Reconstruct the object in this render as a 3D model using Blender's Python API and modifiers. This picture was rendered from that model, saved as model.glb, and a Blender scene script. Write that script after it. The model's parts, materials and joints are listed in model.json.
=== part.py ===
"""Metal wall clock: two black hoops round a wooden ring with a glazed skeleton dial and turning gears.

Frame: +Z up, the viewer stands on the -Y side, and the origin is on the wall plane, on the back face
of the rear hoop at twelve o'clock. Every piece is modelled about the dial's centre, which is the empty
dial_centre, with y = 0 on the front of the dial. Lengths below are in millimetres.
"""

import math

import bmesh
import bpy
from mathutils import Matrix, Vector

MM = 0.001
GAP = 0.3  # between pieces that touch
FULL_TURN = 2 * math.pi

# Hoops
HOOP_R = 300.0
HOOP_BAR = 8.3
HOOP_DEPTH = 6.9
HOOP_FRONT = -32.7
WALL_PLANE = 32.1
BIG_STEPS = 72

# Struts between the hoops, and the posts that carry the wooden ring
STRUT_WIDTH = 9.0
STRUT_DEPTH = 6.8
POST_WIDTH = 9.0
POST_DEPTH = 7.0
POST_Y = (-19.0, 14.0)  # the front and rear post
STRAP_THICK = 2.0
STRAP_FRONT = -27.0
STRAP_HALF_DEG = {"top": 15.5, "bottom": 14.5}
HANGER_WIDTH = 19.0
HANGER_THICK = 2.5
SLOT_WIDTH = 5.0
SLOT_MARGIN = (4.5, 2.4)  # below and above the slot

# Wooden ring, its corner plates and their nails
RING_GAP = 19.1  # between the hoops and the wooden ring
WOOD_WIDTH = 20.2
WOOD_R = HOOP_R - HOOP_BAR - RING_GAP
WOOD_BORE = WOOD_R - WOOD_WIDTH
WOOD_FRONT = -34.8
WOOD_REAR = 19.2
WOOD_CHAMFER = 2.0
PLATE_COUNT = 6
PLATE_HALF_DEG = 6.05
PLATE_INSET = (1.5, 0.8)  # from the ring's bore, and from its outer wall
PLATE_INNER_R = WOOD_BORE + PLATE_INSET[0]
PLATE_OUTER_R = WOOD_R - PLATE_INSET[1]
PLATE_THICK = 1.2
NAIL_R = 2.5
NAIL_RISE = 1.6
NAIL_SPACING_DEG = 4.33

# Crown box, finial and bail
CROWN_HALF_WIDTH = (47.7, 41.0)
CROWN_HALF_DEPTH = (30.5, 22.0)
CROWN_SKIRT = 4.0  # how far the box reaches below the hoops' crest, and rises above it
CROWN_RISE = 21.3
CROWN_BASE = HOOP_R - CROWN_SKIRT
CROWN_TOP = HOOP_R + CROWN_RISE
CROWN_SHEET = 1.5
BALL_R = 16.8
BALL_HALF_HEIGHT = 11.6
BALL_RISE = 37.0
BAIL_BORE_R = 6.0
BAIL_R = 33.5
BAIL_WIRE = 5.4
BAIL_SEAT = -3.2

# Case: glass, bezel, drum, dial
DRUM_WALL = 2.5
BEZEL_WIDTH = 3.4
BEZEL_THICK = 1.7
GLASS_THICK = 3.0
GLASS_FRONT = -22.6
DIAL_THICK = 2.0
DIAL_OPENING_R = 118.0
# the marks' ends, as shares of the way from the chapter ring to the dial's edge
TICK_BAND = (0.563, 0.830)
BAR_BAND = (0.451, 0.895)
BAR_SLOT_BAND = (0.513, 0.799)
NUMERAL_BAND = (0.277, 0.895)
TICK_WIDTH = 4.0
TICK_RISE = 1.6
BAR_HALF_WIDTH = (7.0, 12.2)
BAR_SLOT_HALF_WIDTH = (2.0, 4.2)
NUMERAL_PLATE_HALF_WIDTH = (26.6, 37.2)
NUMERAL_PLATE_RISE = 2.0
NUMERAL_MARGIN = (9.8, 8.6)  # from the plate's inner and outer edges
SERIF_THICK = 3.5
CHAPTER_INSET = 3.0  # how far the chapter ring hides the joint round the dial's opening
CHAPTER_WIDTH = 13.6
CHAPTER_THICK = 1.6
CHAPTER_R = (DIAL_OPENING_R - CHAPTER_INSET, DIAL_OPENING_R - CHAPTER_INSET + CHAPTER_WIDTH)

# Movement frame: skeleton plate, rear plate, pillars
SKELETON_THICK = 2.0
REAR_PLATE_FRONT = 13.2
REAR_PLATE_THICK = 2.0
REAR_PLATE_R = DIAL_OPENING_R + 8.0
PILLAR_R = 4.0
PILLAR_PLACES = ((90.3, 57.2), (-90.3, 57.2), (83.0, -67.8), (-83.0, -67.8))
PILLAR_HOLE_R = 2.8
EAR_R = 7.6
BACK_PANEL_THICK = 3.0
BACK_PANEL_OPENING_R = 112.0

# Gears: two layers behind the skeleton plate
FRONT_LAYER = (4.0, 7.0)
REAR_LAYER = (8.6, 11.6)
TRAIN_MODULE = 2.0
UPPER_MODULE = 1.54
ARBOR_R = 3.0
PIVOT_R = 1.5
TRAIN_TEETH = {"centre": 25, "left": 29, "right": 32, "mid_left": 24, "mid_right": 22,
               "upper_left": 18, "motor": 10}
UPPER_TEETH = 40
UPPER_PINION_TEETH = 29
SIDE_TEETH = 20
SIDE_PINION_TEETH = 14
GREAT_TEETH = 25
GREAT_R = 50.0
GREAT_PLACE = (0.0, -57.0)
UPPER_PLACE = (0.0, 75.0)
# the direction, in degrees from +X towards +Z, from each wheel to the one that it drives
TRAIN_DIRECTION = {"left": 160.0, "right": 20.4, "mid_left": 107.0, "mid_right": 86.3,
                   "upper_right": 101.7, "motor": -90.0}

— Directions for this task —
Reproduce exactly, please, only the lines from the start of the data above to the line that contains "import math", with both ends kept.

— Worked solution —
Reconstruct the object in this render as a 3D model using Blender's Python API and modifiers. This picture was rendered from that model, saved as model.glb, and a Blender scene script. Write that script after it. The model's parts, materials and joints are listed in model.json.
=== part.py ===
"""Metal wall clock: two black hoops round a wooden ring with a glazed skeleton dial and turning gears.

Frame: +Z up, the viewer stands on the -Y side, and the origin is on the wall plane, on the back face
of the rear hoop at twelve o'clock. Every piece is modelled about the dial's centre, which is the empty
dial_centre, with y = 0 on the front of the dial. Lengths below are in millimetres.
"""

import math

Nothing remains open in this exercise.